Defendant's assertion that he is not prevented from seeking review of his sentence under Article 881.2 is supported by the jurisprudence. In State v. Higginbotham, 03-49 (La.App. 3 Cir. 4/30/03), 843 So.2d 1230, the defendant argued that the trial court erred when it imposed consecutive sentences rather than the concurrent sentences recommended by the State. The defendant complained that the sentence recommendation was the motivating factor in obtaining his plea. There was no agreement as to the length of sentences; therefore, this court found that the parties agreed to a recommendation, not to a sentence. The court reasoned:
It is well settled that the sentencing discretion of the trial judge cannot be limited by a sentence recommended by both the State and the defendant. The trial judge may accept or reject a joint sentence recommendation.
State v. Robinson, 33,921, p. 2 (La.App. 2 Cir. 11/1/00); 770 So.2d 868, 870 [citations omitted].

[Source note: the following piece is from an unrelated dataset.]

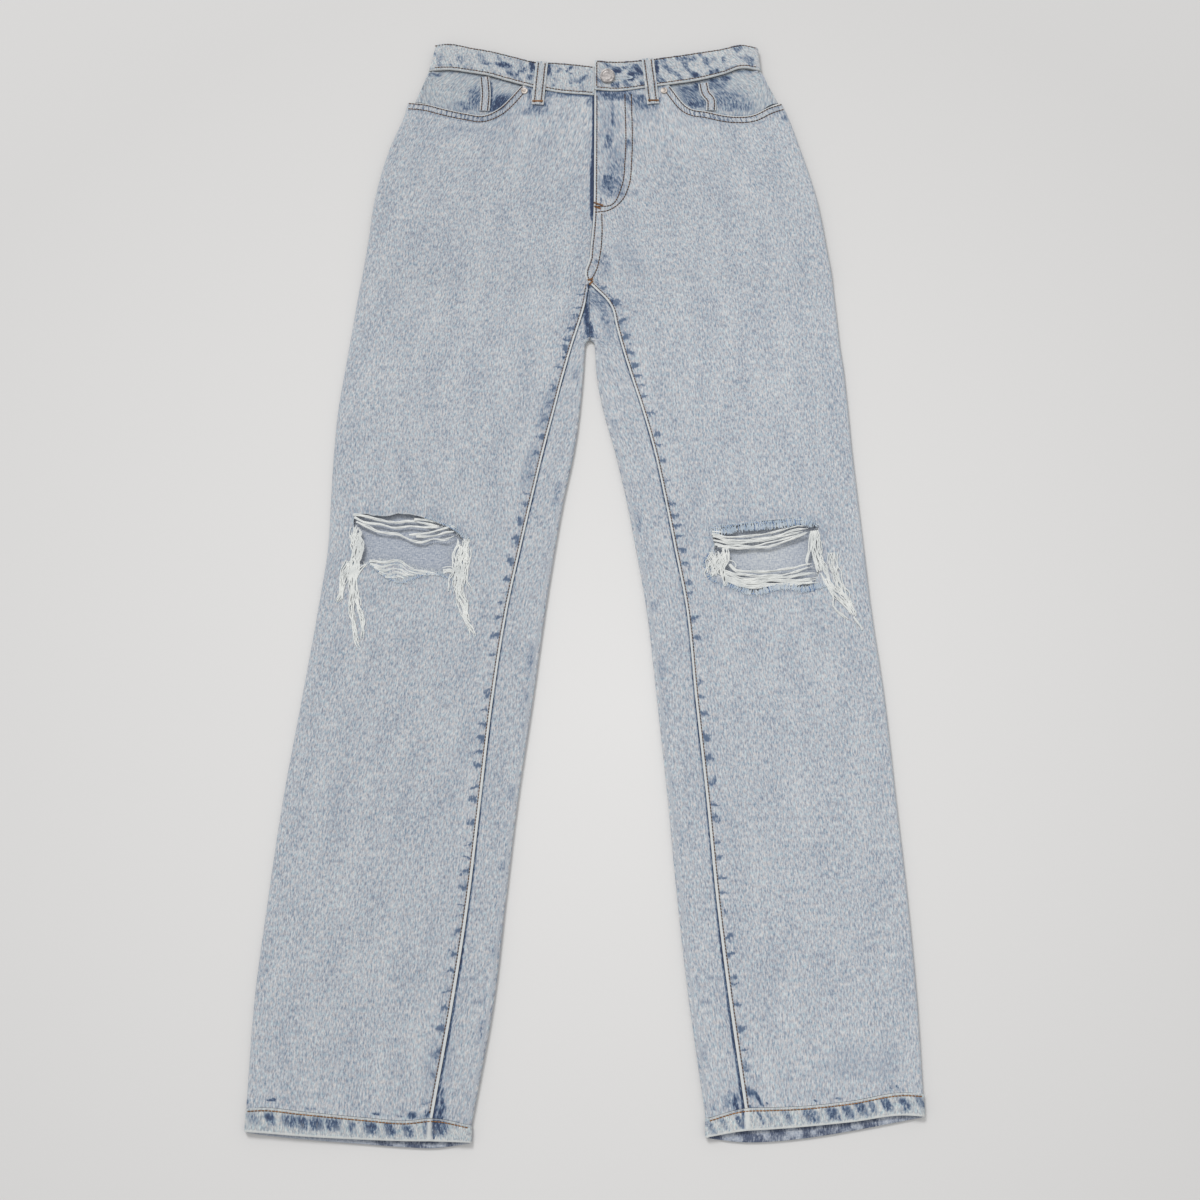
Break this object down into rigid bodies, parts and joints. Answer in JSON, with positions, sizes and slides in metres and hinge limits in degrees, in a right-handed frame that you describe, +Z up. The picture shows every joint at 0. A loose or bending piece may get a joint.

There is a distinction between an "agreed upon plea" and an "agreed upon sentence." In Robinson, the defendant entered into an agreement wherein he plead guilty to two counts of a lesser crime of simple burglary and the state recommended the sentences be served concurrently. The court of appeal noted the plea agreement did not include a provision that the trial court would impose concurrent sentences. The court stated the "agreed upon plea" was not an "agreed upon sentence," but only an agreement that the state would make a particular recommendation. The trial court informed the defendant that there was only a recommendation and the court would impose a sentence after considering the pre-sentence investigation report and other factors.
Id. at 1232.
A review of Defendant's guilty plea transcript confirms that the State recommended a twenty-five-year sentence and that the trial court stressed to Defendant that it was not bound by the recommendation. Therefore, we find Defendant is not restricted by La.Code Crim.P. art. 881.2 in seeking review of his sentence. Higginbotham, 843 So.2d 1230.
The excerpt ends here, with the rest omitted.